When the New York Review of Books Focuses on Highway Safety and Infrastructure Funding

By: 
Bill Cramer
Category: 
Stories

When the New York Review of Books begins to weigh in on the infrastructure funding crisis, in an article titled A Country Breaking Down, you know the message coming from tolling and other highway advocates is finally breaking through and reaching a broad audience.

In late February, regular contributor to the New York Review of Books, Elizabeth Drew, listed a number of must reads regarding our nation’s crumbling infrastructure. The American Society of Civil Engineers (ASCE) quadrennial Report Card for America’s Infrastructure  was at the top of the list.

ASCE was in good company in Drew’s collection. The report stood alongside Jonathan Waldman’s Rust: The Longest War, Rosabeth Moss Kanter’s Move: Putting America’s Infrastructure Back on the Road, Henry Petroski’s The Road Taken, and Ted Koppel’s exposé on the country’s vulnerability to cyber-attack.

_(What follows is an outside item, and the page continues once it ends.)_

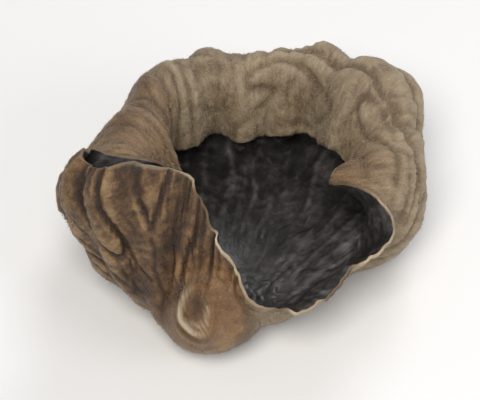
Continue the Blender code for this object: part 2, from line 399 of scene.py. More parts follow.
def lengthFolds(at):  # the folds along the right half of the band, and their cracks
    form, turn = relief["along"], at.directions
    slant = at.edge / form["pitch"] + waves(turn, *form["slant"])
    value = field(form["close"] * np.cos(turn), form["close"] * np.sin(turn), slant, form["seed"])
    there = near(at.degrees, *form["at"]) * rise(at.outward, *relief["alongFrom"]) * at.room
    shape = lines(value, at, form["pitch"], form["halfWide"]) - form["ridge"] * np.abs(value)
    cracks = lines(value, at, form["pitch"], relief["cutHalf"]) * there * form["cut"]
    return form["deep"] * there * shape, cracks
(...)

That kind of bookshelf tells you (though you already knew it) that we’ve learned all we need to know about the infrastructure crisis, and it’s time to solve it. But reaching wide, influential audiences is a constant priority for highway advocacy, including IBTTA’s Moving America Forward campaign. And when the New York Review is onboard, look no farther for evidence that we’re making solid progress.

Laying it on the Line

Drew shows her impatience with the infrastructure deficit, observing that: “The near-total failure of our political institutions to invest for the future, eschewing what doesn’t yield the quick payoff, political and physical, has left us with hopelessly clogged traffic, at risk of being on a bridge that collapses.”

She adds that “Congress’s approval last December of a five-year bill to spend $305 billion to improve the nation’s highway system occasioned much self-congratulation that the lawmakers actually got something done.” But ASCE’s research shows that “the recently enacted highway bill will make only a dent in the needed roadway construction.”

Moreover, “the congressionally approved methods of paying for the recently passed bill to spend $305 billion over five years on building and repairing roads, bridges, and mass transit systems reflect the difficulty of finding ways to pay for infrastructure projects—or what are called in Washington lingo the ‘pay-fors.’”

Getting it Done

Drew doesn’t dig into the pros and cons of specific funding methods. Apart from support for the gas tax, and her concern about “the recent rampant and mindless anti-tax fever,” she sees only “dubious and uncertain” options for paying for the infrastructure we need.

As we know, the job of educating decision-makers and opinion leaders never ends.

But the review is crystal clear about the benefits of getting infrastructure projects done. “The arguments in favor of a major American initiative for fixing and building our infrastructure are entirely convincing,” Drew writes. “This would improve the country’s physical condition and create jobs for the middle-class sector that’s been most hurt by the recession and has lost out in the widening income gap.”

Even so, she frets that things may have to get even worse before they get better. “It may require even more widespread paralyzed traffic, the collapse of numerous bridges…we may well need to incur more chaos and ruin and even deaths before we come to our senses.”

It’s hard to think of a better reason to recommit to the gains we’ve already made through the Moving America Forward Campaign, and keep up the patient, relentless advocacy and education for a wider toolbox of funding options.